Scuola
Interrogarsi è l’esercizio preferito della scuola
“Dentro la chiesa, saranno tutti azzurri i santi
che sfiorano coi teneri piedi i freddi banchi,
le mani e le facce rigide di santità”
Tra i lavori più malpagati nonostante il carico di responsabilità, attenzione, impegno, c’è quello dell’insegnante. Nonostante, soprattutto se si lavora in una scuola secondaria di secondo grado, il lavoro dell’insegnante non venga riconosciuto come usurante. A parte la grande mole di responsabilità che la società riversa sulla scuola poiché è qui che si imparano quelle norme del vivere civile che sono necessarie alla formazione di quel cittadino che dovrà integrarsi e operare nel mondo, entrare in classe e cercare di coinvolgere, appassionare e di far comprendere il più alto numero possibile di alunni, non è semplice.
La classe non è un ufficio, dove si può alternare il lavoro con la chiacchiera col collega, agli alunni viene richiesto di stare per ore seduti sulle loro sedie, quanto più possibile fermi e, in clima di pandemia, di limitare le occasioni di movimento. Si consiglia persino di gettare il materiale da cestinare prima dell’abbandono definitivo della classe.
Il movimento fa parte della natura umana, il covid ci ha insegnato che la chiusura fisica, la chiusura di attività commerciali, teatri, palestre, cinema, determina una chiusura dell’essere umano che non è un monolite il quale apprende soltanto seduto in una classe o dinanzi uno schermo, ma ha bisogno di ciò che nutre la sua anima, di energie vitali, di dare loro sfogo.
A scuola, lo studente impara anche a disciplinare il suo corpo, a non assumere posizioni comode, a stare seduto su sedie che non sono per nulla ergonomiche. Condividono con l’insegnante la seduta su un pezzo di legno che sostiene la loro postura.
Con la crisi delle famiglie tradizionali, l’aumentato numero dei divorzi e le atmosfere a volte conflittuali che si vivono in casa, l’insegnante svolge talvolta una funzione quasi vicaria, assume le sembianze del genitore mancante. Senza parlare, poi, del fatto che gli alunni non sono fatti in serie. Ciascuno vive in un mondo che gli è proprio, ciascuno ha bisogno di tempi e modalità di apprendimento diversi, alcuni ti lasciano tranquillamente entrare nel loro mondo, altri oppongono resistenza. Superare quelle barriere, quei muri silenziosi fatti di omertà e incapacità di chiedere aiuto è un lavoro gravoso, ma da cui non ci si può sottrarre se si svolge la propria professione con passione.

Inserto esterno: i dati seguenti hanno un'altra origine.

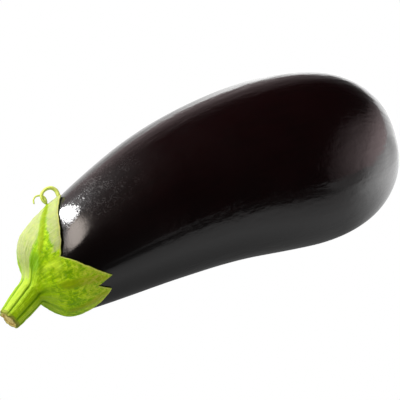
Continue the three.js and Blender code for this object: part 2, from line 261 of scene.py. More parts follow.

Gli alunni vanno osservati, non per coglierli in flagrante, ma per capire ciò che non dicono perché spesso neppure sanno esprimere cosa sta accadendo dentro di loro, ma che dicono diversamente con il loro taglio di capelli, il loro vestiario, i loro occhi.
La scuola richiede presenza continua e costante, lo sanno bene i coordinatori che sono coloro che hanno rapporti assidui con le famiglie e che, quest’anno, hanno dovuto disciplinare l’entrata a scuola dei ragazzi controllando certificati medici, e il completamento o meno del ciclo vaccinale. Un lavoro massacrante che viene retribuito con una cifra penosamente simbolica.
La scuola è presenza quando non sanziona semplicemente, ma si chiede perché il rendimento di un alunno peggiora, o perché un alunno non è interessato alla scuola.
La scuola pone domande. E in mancanza di risposte, se le pone. Cerca di arrivare allo studente partendo dal presupposto che è una persona.